This month’s Mixology Monday prompt is overproof spirits. In Dagreb of Nihil Utopia‘s words:
“My theme this time is overproof. Or rather how you utilize overproofs. Do you sub them into your standards? Save them for accents in particular recipes? Pour them into ceramic volcanoes and set them on fire? Reserve them only for making liqueres? …
First let’s decide what is proof. It’s my party so I say 50% abv is proof. Above that is overproof. You disagree? Host your own party! (No really host a MxMo it’ll be fun.) So BIB liquors are exempt this month but lots of bottles are fair game! Whether it boldly proclaims its strength on the label or nonchalantly lets you discover its strength for yourself use that bottle that packs a punch in a drink this month.”
I don’t have much in the way of overproof spirits in my bar. In fact, I only have one bottle that’s over 50% abv. – cask-strength Laphroaig. So, what can I do with a tight budget? Play off Laphroaig’s smokiness, of course. Sipping Laphroaig reminds me of camping, specifically on Minnesota’s North Shore. That’s where my wife and I were wed, and we try to make it up to the shores of Gitche Gumee at least once a year. I wanted to make a drink that would evoke camping on a cool evening by the lake.
The first thing I thought of was toasted marshmallows. They remind me more of camping as a kid, but regardless of age, they’re mighty tasty. But how to incorporate the smokey caramel sweet of the marshmallows? I decided to attack the problem head-on, by toasting an entire package of marshmallows.
After toasting the marshmallows, I put them in a saucepan and added some water. Once the marshmallows melted into a syrup, I strained out the burnt pieces, then put the syrup back into the pan and added some more sugar to taste. Surprisingly enough, the melted marshmallows weren’t sweet enough (compared to a traditional simple syrup) on their own.
Fair warning to anyone who wants to make this syrup themselves: you haven’t gotten rid of the gelatin in the marshmallows. You’ve really just created marshmallow jelly. You’ll have to heat it up to make it a liquid again. It’s a pain when you just need a little for experimenting, but definitely manageable when using it to please a crowd.
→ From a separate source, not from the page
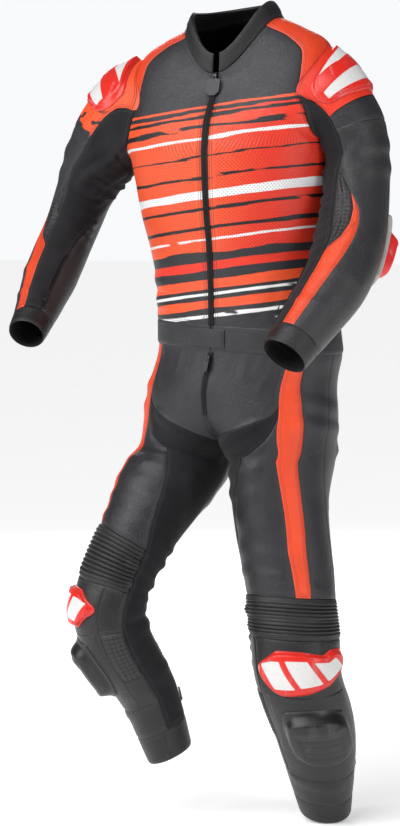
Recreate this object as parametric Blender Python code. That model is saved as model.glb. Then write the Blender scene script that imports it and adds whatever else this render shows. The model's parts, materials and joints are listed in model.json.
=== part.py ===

Once the syrup was finished, I tried several drinks with it, but nothing worked. The gelatin in the syrup, when chilled, caused the drink to separate much too quickly. Adding enough acid to threaten the gelatin overwhelmed the rather subtle toasted marshmallow taste. So I went back to where I started: heat.
Smoke over the Temperance
- 2oz Lapsang Souchong Tea, brewed
- 1.25oz Rittenhouse Rye bottled-in-bond
- 0.75oz Toasted Marshmallow syrup, warm
- 2 barspoons lemon juice
- 3 dashes The Bitter Truth chocolate bitters
- 8 drops cinnamon tincture
- Laphroaig scotch rinse
The key to this riff on a hot toddy, I’ve found, is procedural: keep everything as warm as possible as long as possible. It keeps the gelatin in the syrup under control, and it really allows the smokey aromatics throughout the drink to shine.
I start by brewing the tea. 5 minutes, boiling water. While that’s steeping, I fill the serving glass with hot water to temper it, and I heat up the syrup so it’s pourable. When the tea is done brewing, I begin building the drink. First, dump the hot water from the serving glass and rinse it with the Laphroaig. Then add the bitters, cinnamon tincture, lemon juice, syrup, and rye. Finally, top with the brewed tea, and serve immediately.
This is a drink you taste just as much with your nose as with your tongue. The smoke of the tea and the scotch fill your nose as you take a sip, and the complex sweetness of the toasted marshmallow really comes through as it lingers on your tongue, supported by the chocolate and cinnamon without tasting like a s’more. Not that that’s a bad thing; that’s just a different drink. The lemon provides just that little bit of brightness, but really, any more than a barspoon or two can overwhelm the subtle syrup. Then the drink finishes with that rye spiciness mixing with the smoke that’s still in your nose from earlier. It’s wonderful.
In the future, I hope to expand my knowledge of overproof spirits. Right now, it’s limited to a few whiskies and, for better or worse, the grain alcohol I use to make limoncello. I look forward to reading about all the other great drinks submitted for this month’s prompt, and I have no doubt they’ll inspire me to get my hands on some strong spirits.